L’ECHANGE : c’est un peu de sa propre mort qui se trouve sauvée dans l’échange, un peu de sa mort troquée contre une dette, cette dette qui se nomme amitié.
L’amitié est une des rares valeurs à laquelle Thomas Bernhard semble accorder un prix. Pour le reste, pas d’amour chez lui, pas de tendresse, sauf les quelques rares mentions qu’il fait à « la tante », l’être vital, qui habitait avec lui.
L’amitié ici est celle qui lie l’auteur au neveu de Wittgenstein, personnage inspiré de Paul Wittgenstein, frère de Ludwig.
Paul Wittgenstein est entré dans l’histoire de la musique parce que, amputé du bras droit au lendemain de la guerre 14 – 18, il commanda aux compositeurs les plus célèbres de son époque des concertos pour la main gauche. Les troubles mentaux qui l’affectèrent à la fin de sa vie contribuent à façonner le personnage du neveu de Wittgenstein.
En 1967, Thomas Bernhard est hospitalisé. On lui extrait alors du thorax une tumeur grosse comme un poing. À la même époque, Paul Wittgenstein réside dans la section réservée aux malades mentaux du Steinhof attenant au département où l’auteur séjourne. Cette amitié entre l’auteur et Paul nous est présentée comme une lutte pour la survie. Il s’avère d’ailleurs que les deux personnages à un moment donné de leur existence sont complémentaires. L’un est aux prises avec son corps, l’autre avec un mal qui ronge son esprit.
Tout se passe comme s’ils étaient habités l’un et l’autre par un être malade. L’auteur luttant avec ses forces psychiques contre la maladie, le neveu de Wittgenstein s’employant à défier la folie avec ses forces physiques.
Paul nourrit une passion intransigeante pour la musique et le sport automobile. Cependant, dit Bernhard, il jette les trésors de son esprit par la fenêtre. En fait, il témoigne par là d’une prodigalité à l’excès nuisible à son génie. En effet, il est présenté comme un génie qui ne produit rien alors que lui, le narrateur, écrit. Tous les deux, en fait, sont artistes et tous les deux se battent pour recouvrer un état de santé.
Tout se passe comme si le mal les avait aimantés puis repoussés.

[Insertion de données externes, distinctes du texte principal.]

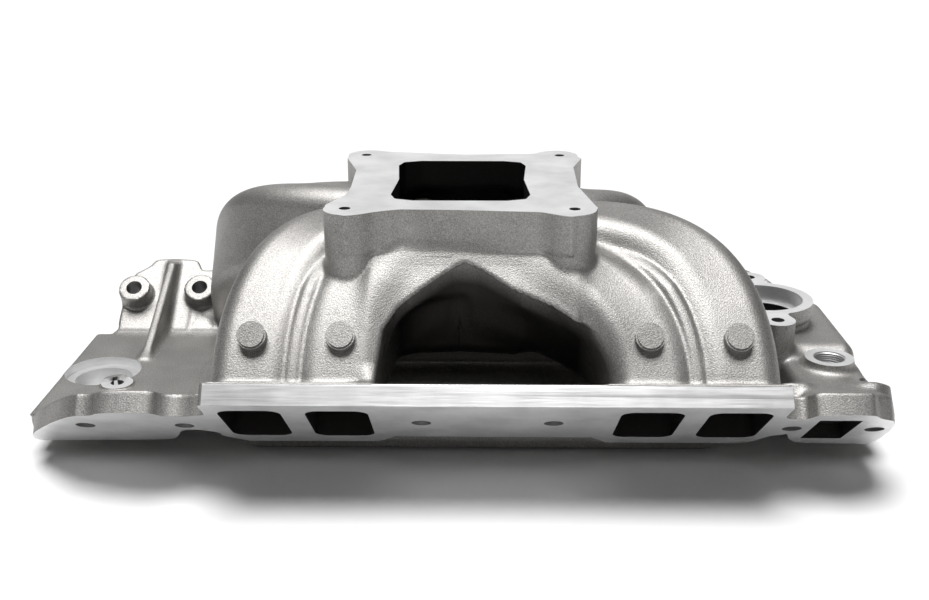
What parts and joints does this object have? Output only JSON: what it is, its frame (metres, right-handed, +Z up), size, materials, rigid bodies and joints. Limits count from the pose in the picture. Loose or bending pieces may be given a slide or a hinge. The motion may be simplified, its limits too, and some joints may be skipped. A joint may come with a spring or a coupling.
{
  "type": "intake manifold",
  "caption": "One-piece cast intake manifold for a vee-eight engine: a four-barrel carburettor pad over an open plenum feeding a curved runner to every port.",
  "frame": {"origin": "centre of the carburettor pad, on its machined face", "axes": "+Z up out of the pad, +X to the front of the engine, +Y to the left bank"},
  "size_m": [0.5205, 0.2862, 0.155],
  "materials": {
    "cast_aluminium": "as cast, matt and grainy",
    "machined_aluminium": "milled, bright satin"
  },
  "bodies": {
    "root": {"carb_flange": "machined_aluminium", "plenum_tower": "cast_aluminium", "plenum_floor": "cast_aluminium", "plenum_front_wall": "cast_aluminium", "plenum_rear_wall": "cast_aluminium", "right_plenum_wall": "cast_aluminium", "left_plenum_wall": "cast_aluminium", "right_front_plenum_wall": "cast_aluminium", "right_rear_plenum_wall": "cast_aluminium", "left_front_plenum_wall": "cast_aluminium", "left_rear_plenum_wall": "cast_aluminium", "right_front_stud_boss": "cast_aluminium", "right_rear_stud_boss": "cast_aluminium", "left_front_stud_boss": "cast_aluminium", "left_rear_stud_boss": "cast_aluminium", "runner_1": "cast_aluminium", "runner_2": "cast_aluminium", "runner_3": "cast_aluminium", "runner_4": "cast_aluminium", "runner_5": "cast_aluminium", "runner_6": "cast_aluminium", "runner_7": "cast_aluminium", "runner_8": "cast_aluminium", "right_port_flange": "machined_aluminium", "left_port_flange": "machined_aluminium", "right_front_flange_end": "cast_aluminium", "right_rear_flange_end": "cast_aluminium", "left_front_flange_end": "cast_aluminium", "left_rear_flange_end": "cast_aluminium", "right_front_pair_rib": "cast_aluminium", "right_rear_pair_rib": "cast_aluminium", "left_front_pair_rib": "cast_aluminium", "left_rear_pair_rib": "cast_aluminium", "valley_pan": "cast_aluminium", "front_pan_ramp": "cast_aluminium", "rear_pan_ramp": "cast_aluminium", "front_deck": "cast_aluminium", "rear_deck": "cast_aluminium", "front_end_rail": "cast_aluminium", "rear_end_rail": "cast_aluminium", "distributor_pad": "machined_aluminium", "hold_down_boss": "machined_aluminium", "rear_gusset_rib": "cast_aluminium", "water_crossover": "cast_aluminium", "thermostat_neck": "cast_aluminium", "thermostat_flange": "machined_aluminium", "coolant_outlet_boss": "machined_aluminium"}
  },
  "joints": []
}
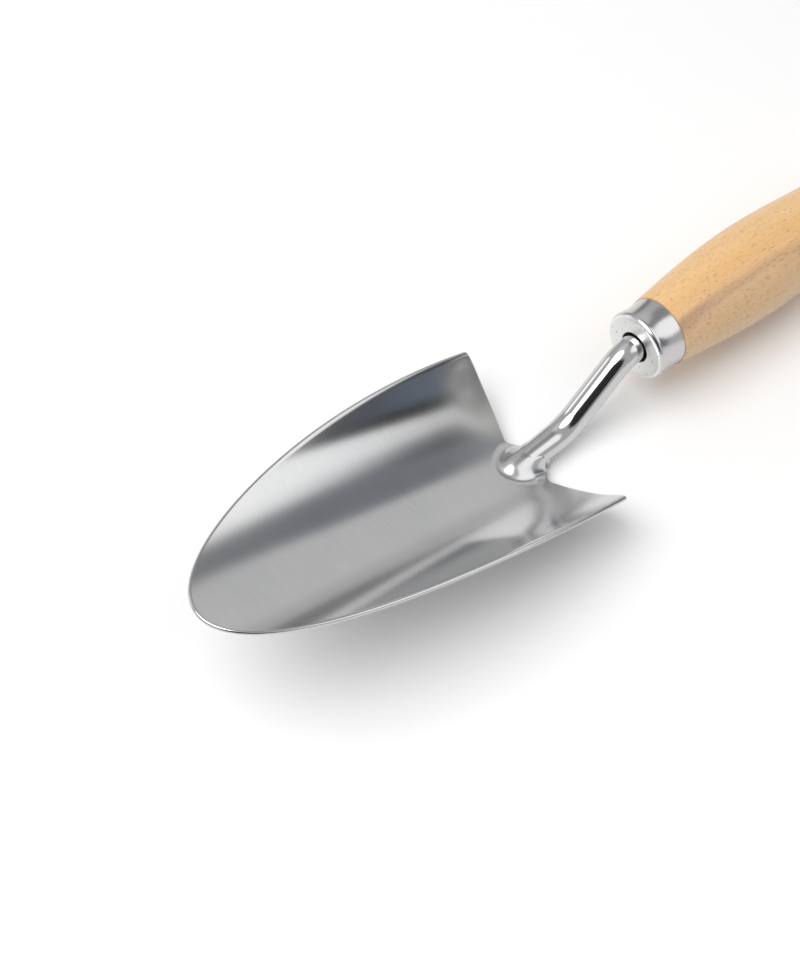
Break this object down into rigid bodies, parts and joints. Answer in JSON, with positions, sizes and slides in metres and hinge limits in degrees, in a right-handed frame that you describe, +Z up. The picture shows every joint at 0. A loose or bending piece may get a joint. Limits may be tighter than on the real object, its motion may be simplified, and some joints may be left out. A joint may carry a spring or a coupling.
{
  "type": "hand trowel",
  "caption": "Garden hand trowel: a pressed steel scoop welded to a swan-necked round rod, glued into a turned wooden handle behind a steel ferrule.",
  "frame": {"origin": "on the surface that the trowel lies on, below the centre of its bounding box", "axes": "+X from the handle's butt towards the blade's tip, +Z up out of the open scoop, +Y across the blade"},
  "size_m": [0.3104, 0.0772, 0.0553],
  "materials": {
    "blade_steel": "satin, fine brushed lines across the blade",
    "polished_steel": "polished bright",
    "ferrule_steel": "polished barrel with a satin face",
    "handle_wood": "light hardwood under satin lacquer",
    "adhesive": "cured epoxy"
  },
  "bodies": {
    "root": {"blade": "blade_steel", "shank": "polished_steel", "neck_weld": "blade_steel", "ferrule": "ferrule_steel", "handle": "handle_wood", "tang_adhesive": "adhesive"}
  },
  "joints": []
}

Dans leur malheur et leur convalescence, ils se battent pour se toucher, se retrouver.
Cependant, cette amitié est aussi l’histoire d’un déclin, d’une agonie qui commence avec le sarcasme, l’ironie. Les petits esclandres d’un personnage par ailleurs somptueux, grand seigneur, austère, arbitre des élégances en matière de musique.
Paul passa la première moitié de sa vie à gaspiller sa fortune et la seconde, une fois sa richesse dilapidée, à mener une vie identique mais sans argent, ce qui ne put que créer l’exaspération de la famille.
Et rapidement, ses excentricités seront décrites comme folie.
Alors, Paul, soudain, a besoin de toucher : ses longues étreintes, les moments de silence à écouter la musique.

L’amitié, chez Bernhard, c’est peut-être une fraternité qui s’étale sur une période de temps déterminée qui connaît un commencement et une fin ; c’est une fraternité qui peut se permettre le luxe d’échapper à la logique fatale du destin. Ici, les événements, les rencontres procèdent par étapes jusqu’au moment où Wittgenstein s’est mis à décliner physiquement. Alors, le narrateur fuit, nourrissant toutes ses réflexions autour de la mort.
Le déclin de l’ami rejette le narrateur.
L’amitié peut se permettre le luxe d’une liberté étrangère au frère.
C’est une relation qui ne porte pas a priori l’empreinte du baiser de la mort.
« Il n’est pas aberrant de penser, écrit Bernhard, qu’il a fallu que mon ami meure pour me rendre plus supportable ma vie, ou mieux, mon existence, si ce n’est pendant de longues périodes pour me la rendre simplement possible ». C’est cette liberté que permet l’amitié, cette liberté qui est aussi celle par laquelle la création commence.